Take the listing and print it in full, exactly as given.
-------------------------
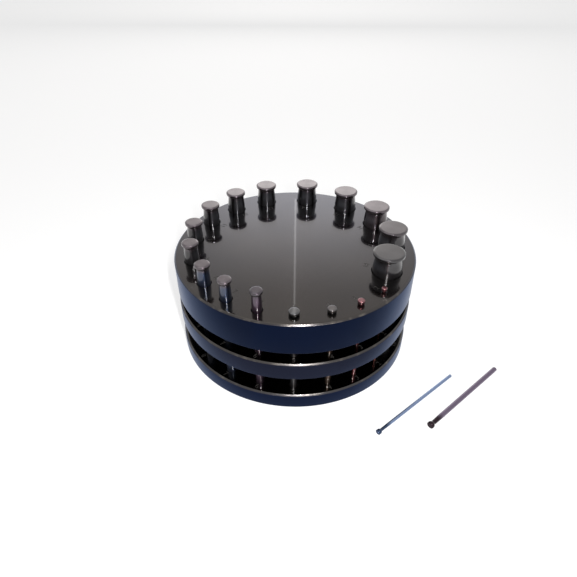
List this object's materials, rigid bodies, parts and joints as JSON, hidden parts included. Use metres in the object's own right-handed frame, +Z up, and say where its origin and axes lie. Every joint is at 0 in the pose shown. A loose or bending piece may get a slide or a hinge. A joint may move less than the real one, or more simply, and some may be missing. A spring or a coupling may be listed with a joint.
{
  "type": "disc cutter",
  "caption": "Round bench disc cutter: a guide plate over a die plate and a base plate, with a ring of headed punches, small to large, and spare thin punches beside it.",
  "frame": {"origin": "centre of the underside of the base plate, on the axis of the plates", "axes": "+Z up along the axis of the plates, -Y towards the side with the thin punches, where the picture is taken from"},
  "size_m": [0.2105, 0.1746, 0.081],
  "materials": {
    "blued_plate": "turned and blued, glossy",
    "black_spacer": "turned and blued, satin",
    "black_screw": "black oxide, satin",
    "ground_pin": "ground bright",
    "punch_steel": "hardened, ground shanks and tempered heads",
    "spare_punch_steel": "hardened, ground bright, darkened heads"
  },
  "bodies": {
    "plate_stack": {"guide_plate": "blued_plate", "die_plate": "blued_plate", "base_plate": "blued_plate", "upper_spacer": "black_spacer", "lower_spacer": "black_spacer", "clamp_screws": "black_screw", "dowel_pins": "ground_pin"},
    "punch_02mm": {"punch_02mm": "punch_steel"},
    "punch_03mm": {"punch_03mm": "punch_steel"},
    "punch_04mm": {"punch_04mm": "punch_steel"},
    "punch_05mm": {"punch_05mm": "punch_steel"},
    "punch_06mm": {"punch_06mm": "punch_steel"},
    "punch_07mm": {"punch_07mm": "punch_steel"},
    "punch_08mm": {"punch_08mm": "punch_steel"},
    "punch_09mm": {"punch_09mm": "punch_steel"},
    "punch_10mm": {"punch_10mm": "punch_steel"},
    "punch_11mm": {"punch_11mm": "punch_steel"},
    "punch_12mm": {"punch_12mm": "punch_steel"},
    "punch_13mm": {"punch_13mm": "punch_steel"},
    "punch_14mm": {"punch_14mm": "punch_steel"},
    "punch_15mm": {"punch_15mm": "punch_steel"},
    "punch_16mm": {"punch_16mm": "punch_steel"},
    "punch_17mm": {"punch_17mm": "punch_steel"},
    "punch_18mm": {"punch_18mm": "punch_steel"},
    "spare_punch_a": {"spare_punch_a": "spare_punch_steel"},
    "spare_punch_b": {"spare_punch_b": "spare_punch_steel"}
  },
  "joints": [
    {"name": "punch_02mm_lift", "type": "slide", "parent": "plate_stack", "child": "punch_02mm", "axis": [0, 0, 1], "range_m": [0, 0.071]},
    {"name": "punch_03mm_lift", "type": "slide", "parent": "plate_stack", "child": "punch_03mm", "axis": [0, 0, 1], "range_m": [0, 0.071]},
    {"name": "punch_04mm_lift", "type": "slide", "parent": "plate_stack", "child": "punch_04mm", "axis": [0, 0, 1], "range_m": [0, 0.071]},
    {"name": "punch_05mm_lift", "type": "slide", "parent": "plate_stack", "child": "punch_05mm", "axis": [0, 0, 1], "range_m": [0, 0.071]},
    {"name": "punch_06mm_lift", "type": "slide", "parent": "plate_stack", "child": "punch_06mm", "axis": [0, 0, 1], "range_m": [0, 0.06]},
    {"name": "punch_07mm_lift", "type": "slide", "parent": "plate_stack", "child": "punch_07mm", "axis": [0, 0, 1], "range_m": [0, 0.06]},
    {"name": "punch_08mm_lift", "type": "slide", "parent": "plate_stack", "child": "punch_08mm", "axis": [0, 0, 1], "range_m": [0, 0.06]},
    {"name": "punch_09mm_lift", "type": "slide", "parent": "plate_stack", "child": "punch_09mm", "axis": [0, 0, 1], "range_m": [0, 0.06]},
    {"name": "punch_10mm_lift", "type": "slide", "parent": "plate_stack", "child": "punch_10mm", "axis": [0, 0, 1], "range_m": [0, 0.06]},
    {"name": "punch_11mm_lift", "type": "slide", "parent": "plate_stack", "child": "punch_11mm", "axis": [0, 0, 1], "range_m": [0, 0.06]},
    {"name": "punch_12mm_lift", "type": "slide", "parent": "plate_stack", "child": "punch_12mm", "axis": [0, 0, 1], "range_m": [0, 0.06]},
    {"name": "punch_13mm_lift", "type": "slide", "parent": "plate_stack", "child": "punch_13mm", "axis": [0, 0, 1], "range_m": [0, 0.06]},
    {"name": "punch_14mm_lift", "type": "slide", "parent": "plate_stack", "child": "punch_14mm", "axis": [0, 0, 1], "range_m": [0, 0.06]},
    {"name": "punch_15mm_lift", "type": "slide", "parent": "plate_stack", "child": "punch_15mm", "axis": [0, 0, 1], "range_m": [0, 0.06]},
    {"name": "punch_16mm_lift", "type": "slide", "parent": "plate_stack", "child": "punch_16mm", "axis": [0, 0, 1], "range_m": [0, 0.06]},
    {"name": "punch_17mm_lift", "type": "slide", "parent": "plate_stack", "child": "punch_17mm", "axis": [0, 0, 1], "range_m": [0, 0.06]},
    {"name": "punch_18mm_lift", "type": "slide", "parent": "plate_stack", "child": "punch_18mm", "axis": [0, 0, 1], "range_m": [0, 0.06]},
    {"name": "spare_punch_a_pick_up", "type": "slide", "parent": "plate_stack", "child": "spare_punch_a", "axis": [0, 0, 1], "range_m": [0, 0.05]},
    {"name": "spare_punch_b_pick_up", "type": "slide", "parent": "plate_stack", "child": "spare_punch_b", "axis": [0, 0, 1], "range_m": [0, 0.05]}
  ]
}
-------------------------
THE RESPONSE:
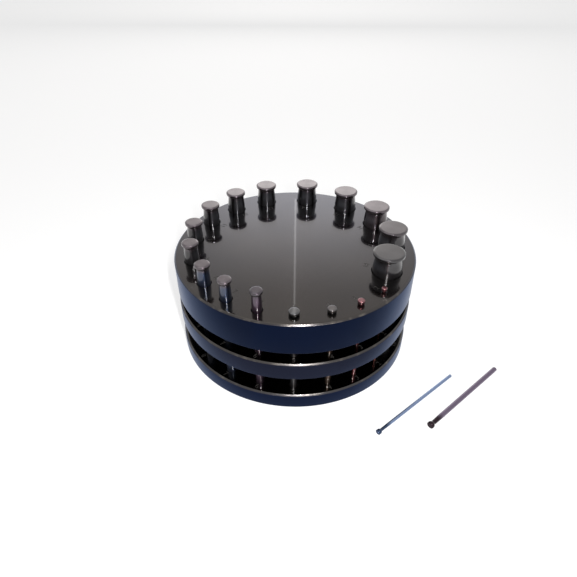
List this object's materials, rigid bodies, parts and joints as JSON, hidden parts included. Use metres in the object's own right-handed frame, +Z up, and say where its origin and axes lie. Every joint is at 0 in the pose shown. A loose or bending piece may get a slide or a hinge. A joint may move less than the real one, or more simply, and some may be missing. A spring or a coupling may be listed with a joint.
{
  "type": "disc cutter",
  "caption": "Round bench disc cutter: a guide plate over a die plate and a base plate, with a ring of headed punches, small to large, and spare thin punches beside it.",
  "frame": {"origin": "centre of the underside of the base plate, on the axis of the plates", "axes": "+Z up along the axis of the plates, -Y towards the side with the thin punches, where the picture is taken from"},
  "size_m": [0.2105, 0.1746, 0.081],
  "materials": {
    "blued_plate": "turned and blued, glossy",
    "black_spacer": "turned and blued, satin",
    "black_screw": "black oxide, satin",
    "ground_pin": "ground bright",
    "punch_steel": "hardened, ground shanks and tempered heads",
    "spare_punch_steel": "hardened, ground bright, darkened heads"
  },
  "bodies": {
    "plate_stack": {"guide_plate": "blued_plate", "die_plate": "blued_plate", "base_plate": "blued_plate", "upper_spacer": "black_spacer", "lower_spacer": "black_spacer", "clamp_screws": "black_screw", "dowel_pins": "ground_pin"},
    "punch_02mm": {"punch_02mm": "punch_steel"},
    "punch_03mm": {"punch_03mm": "punch_steel"},
    "punch_04mm": {"punch_04mm": "punch_steel"},
    "punch_05mm": {"punch_05mm": "punch_steel"},
    "punch_06mm": {"punch_06mm": "punch_steel"},
    "punch_07mm": {"punch_07mm": "punch_steel"},
    "punch_08mm": {"punch_08mm": "punch_steel"},
    "punch_09mm": {"punch_09mm": "punch_steel"},
    "punch_10mm": {"punch_10mm": "punch_steel"},
    "punch_11mm": {"punch_11mm": "punch_steel"},
    "punch_12mm": {"punch_12mm": "punch_steel"},
    "punch_13mm": {"punch_13mm": "punch_steel"},
    "punch_14mm": {"punch_14mm": "punch_steel"},
    "punch_15mm": {"punch_15mm": "punch_steel"},
    "punch_16mm": {"punch_16mm": "punch_steel"},
    "punch_17mm": {"punch_17mm": "punch_steel"},
    "punch_18mm": {"punch_18mm": "punch_steel"},
    "spare_punch_a": {"spare_punch_a": "spare_punch_steel"},
    "spare_punch_b": {"spare_punch_b": "spare_punch_steel"}
  },
  "joints": [
    {"name": "punch_02mm_lift", "type": "slide", "parent": "plate_stack", "child": "punch_02mm", "axis": [0, 0, 1], "range_m": [0, 0.071]},
    {"name": "punch_03mm_lift", "type": "slide", "parent": "plate_stack", "child": "punch_03mm", "axis": [0, 0, 1], "range_m": [0, 0.071]},
    {"name": "punch_04mm_lift", "type": "slide", "parent": "plate_stack", "child": "punch_04mm", "axis": [0, 0, 1], "range_m": [0, 0.071]},
    {"name": "punch_05mm_lift", "type": "slide", "parent": "plate_stack", "child": "punch_05mm", "axis": [0, 0, 1], "range_m": [0, 0.071]},
    {"name": "punch_06mm_lift", "type": "slide", "parent": "plate_stack", "child": "punch_06mm", "axis": [0, 0, 1], "range_m": [0, 0.06]},
    {"name": "punch_07mm_lift", "type": "slide", "parent": "plate_stack", "child": "punch_07mm", "axis": [0, 0, 1], "range_m": [0, 0.06]},
    {"name": "punch_08mm_lift", "type": "slide", "parent": "plate_stack", "child": "punch_08mm", "axis": [0, 0, 1], "range_m": [0, 0.06]},
    {"name": "punch_09mm_lift", "type": "slide", "parent": "plate_stack", "child": "punch_09mm", "axis": [0, 0, 1], "range_m": [0, 0.06]},
    {"name": "punch_10mm_lift", "type": "slide", "parent": "plate_stack", "child": "punch_10mm", "axis": [0, 0, 1], "range_m": [0, 0.06]},
    {"name": "punch_11mm_lift", "type": "slide", "parent": "plate_stack", "child": "punch_11mm", "axis": [0, 0, 1], "range_m": [0, 0.06]},
    {"name": "punch_12mm_lift", "type": "slide", "parent": "plate_stack", "child": "punch_12mm", "axis": [0, 0, 1], "range_m": [0, 0.06]},
    {"name": "punch_13mm_lift", "type": "slide", "parent": "plate_stack", "child": "punch_13mm", "axis": [0, 0, 1], "range_m": [0, 0.06]},
    {"name": "punch_14mm_lift", "type": "slide", "parent": "plate_stack", "child": "punch_14mm", "axis": [0, 0, 1], "range_m": [0, 0.06]},
    {"name": "punch_15mm_lift", "type": "slide", "parent": "plate_stack", "child": "punch_15mm", "axis": [0, 0, 1], "range_m": [0, 0.06]},
    {"name": "punch_16mm_lift", "type": "slide", "parent": "plate_stack", "child": "punch_16mm", "axis": [0, 0, 1], "range_m": [0, 0.06]},
    {"name": "punch_17mm_lift", "type": "slide", "parent": "plate_stack", "child": "punch_17mm", "axis": [0, 0, 1], "range_m": [0, 0.06]},
    {"name": "punch_18mm_lift", "type": "slide", "parent": "plate_stack", "child": "punch_18mm", "axis": [0, 0, 1], "range_m": [0, 0.06]},
    {"name": "spare_punch_a_pick_up", "type": "slide", "parent": "plate_stack", "child": "spare_punch_a", "axis": [0, 0, 1], "range_m": [0, 0.05]},
    {"name": "spare_punch_b_pick_up", "type": "slide", "parent": "plate_stack", "child": "spare_punch_b", "axis": [0, 0, 1], "range_m": [0, 0.05]}
  ]
}